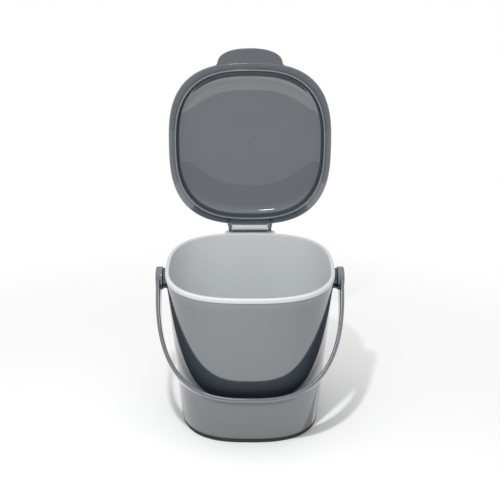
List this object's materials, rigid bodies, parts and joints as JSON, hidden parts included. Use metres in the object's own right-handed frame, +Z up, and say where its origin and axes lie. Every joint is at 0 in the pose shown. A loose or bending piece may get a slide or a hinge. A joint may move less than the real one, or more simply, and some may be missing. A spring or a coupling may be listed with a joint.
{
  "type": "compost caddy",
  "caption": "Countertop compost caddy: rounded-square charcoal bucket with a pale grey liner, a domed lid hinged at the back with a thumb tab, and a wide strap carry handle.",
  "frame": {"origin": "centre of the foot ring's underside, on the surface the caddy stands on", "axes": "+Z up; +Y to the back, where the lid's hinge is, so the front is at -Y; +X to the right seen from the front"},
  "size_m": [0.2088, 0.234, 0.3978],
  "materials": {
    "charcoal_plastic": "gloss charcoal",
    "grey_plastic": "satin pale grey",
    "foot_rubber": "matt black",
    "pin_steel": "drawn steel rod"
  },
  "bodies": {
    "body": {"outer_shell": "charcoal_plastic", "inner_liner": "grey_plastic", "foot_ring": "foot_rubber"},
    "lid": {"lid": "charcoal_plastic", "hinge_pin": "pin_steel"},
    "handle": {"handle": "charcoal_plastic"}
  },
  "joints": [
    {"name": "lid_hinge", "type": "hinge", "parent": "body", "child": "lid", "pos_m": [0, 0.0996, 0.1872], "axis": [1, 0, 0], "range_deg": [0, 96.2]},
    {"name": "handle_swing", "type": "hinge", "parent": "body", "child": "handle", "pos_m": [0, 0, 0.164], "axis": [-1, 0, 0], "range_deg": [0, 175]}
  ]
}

══════════

#### Exercise directions
Each line of the listing should be echoed back exactly.

#### Solution to this problem
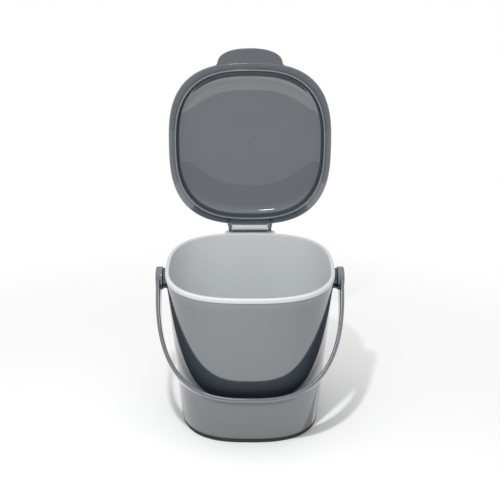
List this object's materials, rigid bodies, parts and joints as JSON, hidden parts included. Use metres in the object's own right-handed frame, +Z up, and say where its origin and axes lie. Every joint is at 0 in the pose shown. A loose or bending piece may get a slide or a hinge. A joint may move less than the real one, or more simply, and some may be missing. A spring or a coupling may be listed with a joint.
{
  "type": "compost caddy",
  "caption": "Countertop compost caddy: rounded-square charcoal bucket with a pale grey liner, a domed lid hinged at the back with a thumb tab, and a wide strap carry handle.",
  "frame": {"origin": "centre of the foot ring's underside, on the surface the caddy stands on", "axes": "+Z up; +Y to the back, where the lid's hinge is, so the front is at -Y; +X to the right seen from the front"},
  "size_m": [0.2088, 0.234, 0.3978],
  "materials": {
    "charcoal_plastic": "gloss charcoal",
    "grey_plastic": "satin pale grey",
    "foot_rubber": "matt black",
    "pin_steel": "drawn steel rod"
  },
  "bodies": {
    "body": {"outer_shell": "charcoal_plastic", "inner_liner": "grey_plastic", "foot_ring": "foot_rubber"},
    "lid": {"lid": "charcoal_plastic", "hinge_pin": "pin_steel"},
    "handle": {"handle": "charcoal_plastic"}
  },
  "joints": [
    {"name": "lid_hinge", "type": "hinge", "parent": "body", "child": "lid", "pos_m": [0, 0.0996, 0.1872], "axis": [1, 0, 0], "range_deg": [0, 96.2]},
    {"name": "handle_swing", "type": "hinge", "parent": "body", "child": "handle", "pos_m": [0, 0, 0.164], "axis": [-1, 0, 0], "range_deg": [0, 175]}
  ]
}